Why, he asked, would two young women who are good students and have strong family support come up with an elaborate plan to stage a bank robbery and get away with $10,000?

"I've never seen anything like this. There are kids in this world who would love to have half of what you have going for you," Neary said to Angelica Perez, who along with Heaven Zevenbergen had pleaded guilty last month to single counts of second-degree theft.

But despite the Sioux City women's spotless criminal histories and evidence showing that they were undergoing various types of counseling, Neary said he would be sending the wrong message to the community by giving them probation. In separate Woodbury County District Court hearings Wednesday, Neary sentenced each of them to five years in prison.

"This is going to be one of those lessons in life you're going to have to learn the hard way," he said to Perez, 18, who wiped away tears and sobbed softly as he announced her sentence.

About 45 minutes later, he repeated the message to Zevenbergen, 19, who broke down and cried "I love you so much" to her family as she was handcuffed and led from the courtroom sobbing.

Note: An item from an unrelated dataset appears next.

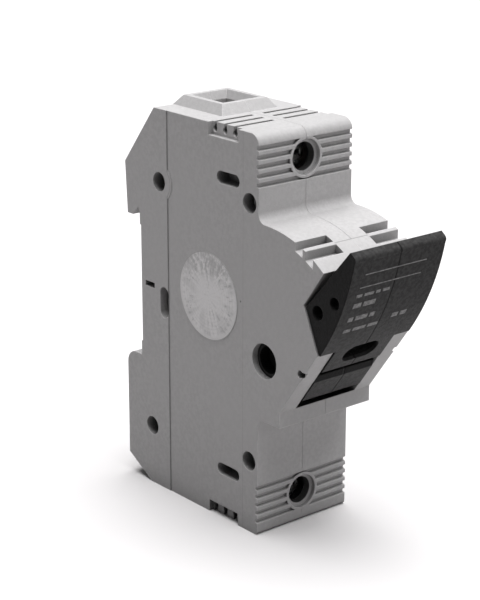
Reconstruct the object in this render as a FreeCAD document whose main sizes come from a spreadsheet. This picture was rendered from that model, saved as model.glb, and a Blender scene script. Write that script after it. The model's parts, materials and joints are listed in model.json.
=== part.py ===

On Aug. 15, Perez arrived at the Security National Bank branch at Hy-Vee, 2827 Hamilton Blvd., in disguise and passed Zevenbergen, who was a bank employee, a note demanding cash and saying she was armed. Zevenbergen then gave Perez $10,000.

Assistant Woodbury County Attorney James Loomis said Zevenbergen faked passing out to give Perez more time to escape. Perez mistakenly locked her keys in her car and had to hide the cash and her disguise in the Perry Creek ditch nearby. When the two returned later, most of the money was missing. Police have recovered approximately $600.

"It was a stupid, horrible mistake I wish every day I could take back," Perez said. "There's nothing I can say to take away the guilt, shame and regret I feel."

Perez' mother, Melissa Bates, told Neary that her daughter had been off her medication for depression at the time of the robbery, but has since resumed taking her medications and meets regularly with a counselor while balancing work and being a full-time college student.

"It was extremely out of character," Bates said of her daughter's involvement in the crime.

Zevenbergen's attorney, Jack Faith, said his client was raped by three men two years ago and became addicted to drugs as a result. She was high the day of the robbery, Faith said. Since her arrest, Faith said Zevenbergen has successfully completed a drug addiction treatment program and meets with mental health counselors for depression and post-traumatic stress disorder.

Zevenbergen apologized to a bank official present at her hearing for all the trouble she caused the bank and its employees.

"Looking back now, I wish I could change what I did," she said. "To put it bluntly, what I've done has hurt my life and many other people's lives."

Neary ordered both women to jointly repay the $10,000 to the bank.